The Arizona thing is also interesting. Arizona is likely the single most likely team to win the tournament (number one in most rankings, probably has the easiest bracket) so if you're going to pick one team to win it all, it should probably be Arizona, but of course Arizona has a lower chance of winning the whole thing than any other team does at large. So when Arizona loses, if they do, people will say "I guess Arizona wasn't the favorite after all." Well no, they're still the single team who has the best shot of winning it, but those chances are still pretty low.

It's the same thing with the NBA lottery. Teams who have the first shot only have a 25% chance of winning the lottery, but when they inevitably do not win it, people always say it's rigged. No, you just had a 25% chance to win it and a 75% chance to lose it. The fact that the team with the 3% chance to win it got the top pick doesn't mean that it's rigged, it just means that they were lucky that time in that the 75% chance came up and then the 3% team happened to win it.
 
Arizona is number one overall in almost every metric besides the bracket.

Ignoring RJ's idiotic rantings about how a team that only lost 4 games, all of them in the final minute, is soft....

Arizona's only glaring flaw is their awful FT shooting, which was responsible in large part for the 4 losses. Aaron Gordon is horrific at the line.

Back to the village idiot - Soft teams aren't ranked 4th in the nation in rebounding margin, and 1st in defensive efficiency.
 
Pitt is actually a really good example of close games impacting your seeding and people's perception.

If Pitt played San Diego State right now on a neutral court they would be favored in Vegas. Pitt is a 9 seed and SDSU is a 4 seed. I don't really have an issue with this because Pitt did lose nine games, but every single loss except the Duke game was a single digit game, and every loss was to a team who made the tournament except for FSU. Moral of the story: I don't want to play Pitt in the 8 v. 9 game and I sure as hell don't want them as a one seed in the second round.

So losing at home to NC State with the season on the line is a positive in your book. Okay.
 
So you're picking Arizona to win it all? I mean they are 25 thousandths of a point better than Louisville.
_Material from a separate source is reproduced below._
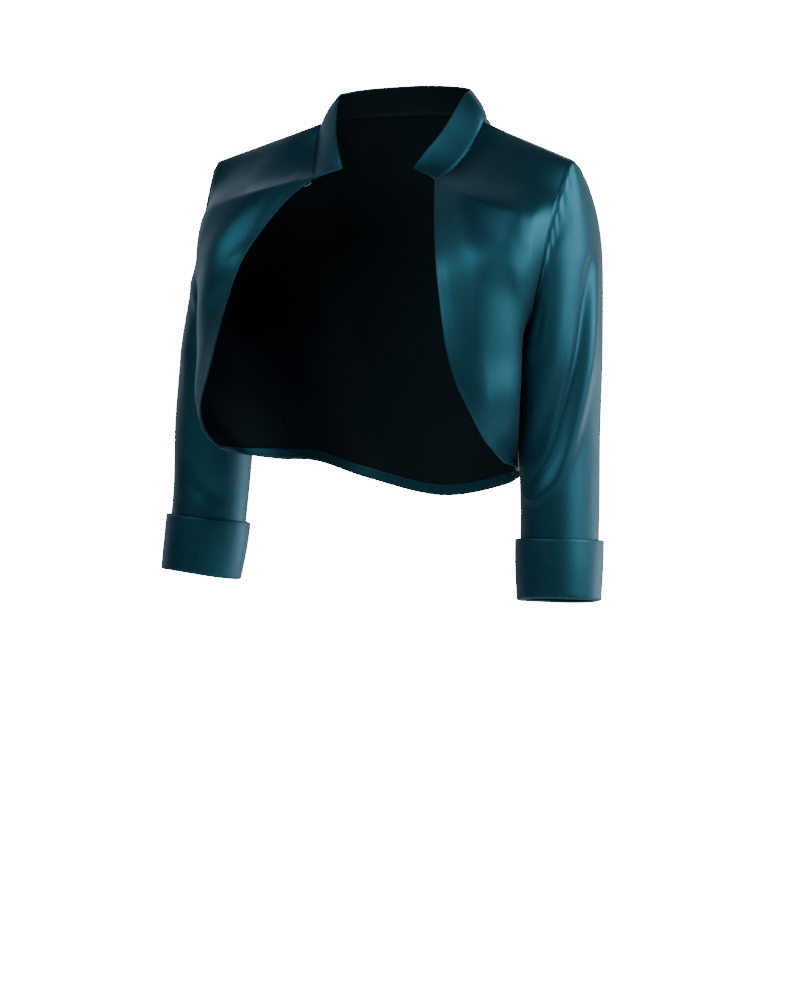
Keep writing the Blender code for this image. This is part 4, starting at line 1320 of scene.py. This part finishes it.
def photograph_camera():
    data = bpy.data.cameras.new("photograph_camera")
    data.lens = CAMERA_LENS
    data.sensor_width = CAMERA_SENSOR
    turn = math.radians(CAMERA_AZIMUTH)
    sideways = Vector((math.cos(turn), math.sin(turn), 0)) * CAMERA_SHIFT
    spot = Vector((math.sin(turn) * CAMERA_DISTANCE, -math.cos(turn) * CAMERA_DISTANCE, CAMERA_HEIGHT))
    aim = Vector((0, 0, CAMERA_AIM_HEIGHT)) + sideways
    bpy.context.scene.camera = aimed("photograph_camera", data, spot + sideways, aim)


def settle(piece, finishes, slot, *solids):
    """Gives a piece its finishes and its body, and hides the solids it stands for; the slot is not used."""
    for finish in finishes:
        piece.data.materials.append(finish)
    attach(piece, "root")
    if solids:
        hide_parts(*solids)


def main():
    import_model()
    weave = cloth_group()
    satin = cloth_finish("teal_duchess_satin", weave, *SATIN)
    # The dark lining's colour is partly painted shade for the jacket's inside
    lining_and_painted_shade = cloth_finish("dark_lining_and_painted_shade", weave, *LINING_AND_PAINTED_SHADE)
    thread = plain_finish("pale_thread")
    dark_thread = plain_finish("teal_thread")
    metal = plain_finish("dull_hook_metal")

    left = front_panel(1, LEFT_FRONT_FOLDS, seed=3)
    right = front_panel(-1, RIGHT_FRONT_FOLDS, seed=4)
    back = back_panel()
    pieces = {
        "left_front": left.mesh("left_front_satin"),
        "right_front": right.mesh("right_front_satin"),
        "back": back.mesh("back_satin"),
        "collar": collar_piece(),
        "left_sleeve": sleeve_piece("left_sleeve_satin", LEFT_SLEEVE, LEFT_SLEEVE_FOLDS, 1, seed=6),
        "right_sleeve": sleeve_piece("right_sleeve_satin", RIGHT_SLEEVE, RIGHT_SLEEVE_FOLDS, -1, seed=7),
        "left_cuff": cuff_piece("left_cuff_satin", LEFT_SLEEVE, 1, seed=2),
        "right_cuff": cuff_piece("right_cuff_satin", RIGHT_SLEEVE, -1, seed=9),
    }
    pieces["left_front_facing"], left_line = front_facing("left_facing_satin", left)
    pieces["right_front_facing"], right_line = front_facing("right_facing_satin", right)
    pieces["back_hem_facing"], back_line = back_facing("back_hem_satin", back)
    for solid, piece in pieces.items():
        settle(piece, [satin, lining_and_painted_shade], "satin", solid)
    settle(thread_loop(right), [thread], "thread", "neck_loop")
    hook = wire_piece("hook_wire", [arc_path(left, *HOOK_ARC)], HOOK_WIRE)
    settle(hook, [metal], "hook_metal", "neck_hook")
    stitches = stitch_piece("facing_stitches", [left_line, right_line, back_line], dark_thread)
    settle(stitches, [dark_thread], "thread")
    studio()
    studio_air()
    photograph_camera()


main()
I'd pick Arizona before I picked Louisville. Louisville has to win two games against top 7 KenPom teams just to make the Final Four (Wichita and Duke) while Arizona doesn't have a team better than 20th (Gonzaga) to reach the Sweet 16 and then has either Creighton (8th) or Wisconsin (11th) to make the Final Four. Arizona is slightly better all things equal, they definitely have a better chance with the better bracket.
 
So losing at home to NC State with the season on the line is a positive in your book. Okay.
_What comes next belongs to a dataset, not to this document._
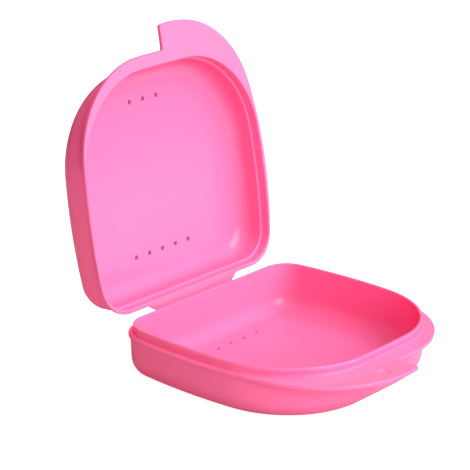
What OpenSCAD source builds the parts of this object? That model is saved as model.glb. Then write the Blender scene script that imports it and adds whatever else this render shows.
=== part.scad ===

Where did I say it was a positive? I said Pittsburgh lost a lot of close games (fact) and was seeded relatively low because of it (also a fact). My overall point is that losing close games has no impact on predictive value. It's not that it has little impact on it, it literally has no impact on predictive value.
 
The Arizona thing is also interesting. Arizona is likely the single most likely team to win the tournament (number one in most rankings, probably has the easiest bracket) so if you're going to pick one team to win it all, it should probably be Arizona, but of course Arizona has a lower chance of winning the whole thing than any other team does at large. So when Arizona loses, if they do, people will say "I guess Arizona wasn't the favorite after all." Well no, they're still the single team who has the best shot of winning it, but those chances are still pretty low.

It's the same thing with the NBA lottery. Teams who have the first shot only have a 25% chance of winning the lottery, but when they inevitably do not win it, people always say it's rigged. No, you just had a 25% chance to win it and a 75% chance to lose it. The fact that the team with the 3% chance to win it got the top pick doesn't mean that it's rigged, it just means that they were lucky that time in that the 75% chance came up and then the 3% team happened to win it.

So march madness = NBA lottery?

:plos:
 
But lots of them had Duke in the Final Four.

So are you betting the house on Arizona this year or are you going to use your brain to process what you've seen over the course of the season?

I wouldn't bet the house on any one team. I'd guess Arizona probably doesn't have more than 10-15% chance to win it all.
 
This is some millenial BULLSHIT but the Harvard undergrads have a little sports analytics club (Harvard Sports Analytics Collective). They post things to their blog every now and then at www.harvardsportsanalysis.org.

Anyway, they've done an NCAA bracket model every year based on what they call Survival Analysis. Its basic premise is that postseason games are fundamentally different than regular season games, and then it does some statty stuff to account for that. Here's the big 2012 post: http://harvardsportsanalysis.wordpr...t-a-new-model-for-ncaa-tournament-prediction/

They also did one for 2013: http://harvardsportsanalysis.wordpr...-fittest-predicting-the-2013-ncaa-tournament/

Does it work? From 2012:

screen-shot-2013-02-19-at-5-33-26-pm.png
 
Why waste time playing the games? JUST USE A PING PONG BALL LOTTERY
 
Where did I say it was a positive? I said Pittsburgh lost a lot of close games (fact) and was seeded relatively low because of it (also a fact). My overall point is that losing close games has no impact on predictive value. It's not that it has little impact on it, it literally has no impact on predictive value.

What about the fact that they lose games like that? A seven point loss on your home court, in March, to an obviously inferior team, when you really need a win? Does that provide you with any sort of predictive value? Or is that just another data point?
 
What about the fact that they lose games like that? A seven point loss on your home court, in March, to an obviously inferior team, when you really need a win? Does that provide you with any sort of predictive value? Or is that just another data point?

It's just another data point. They did have a couple of scrappy wins against Notre Dame and Clemson in overtime sandwiching that State game where they showed they had courage, intestinal fortitude, and are clearly a top team who has lots of success in the postseason though! That is until they lost to UVA by three, losing their resolve to win close games.

What does it say about Pitt that they beat Clemson on the road IN OT after a crushing home loss to State? It was a game they HAD to have and they HAD it. Also with their backs against the wall against an upstart Wake team on Thursday of the ACC Tournament, they had a come to Jesus meeting and were able to defeat the Deacs by 30.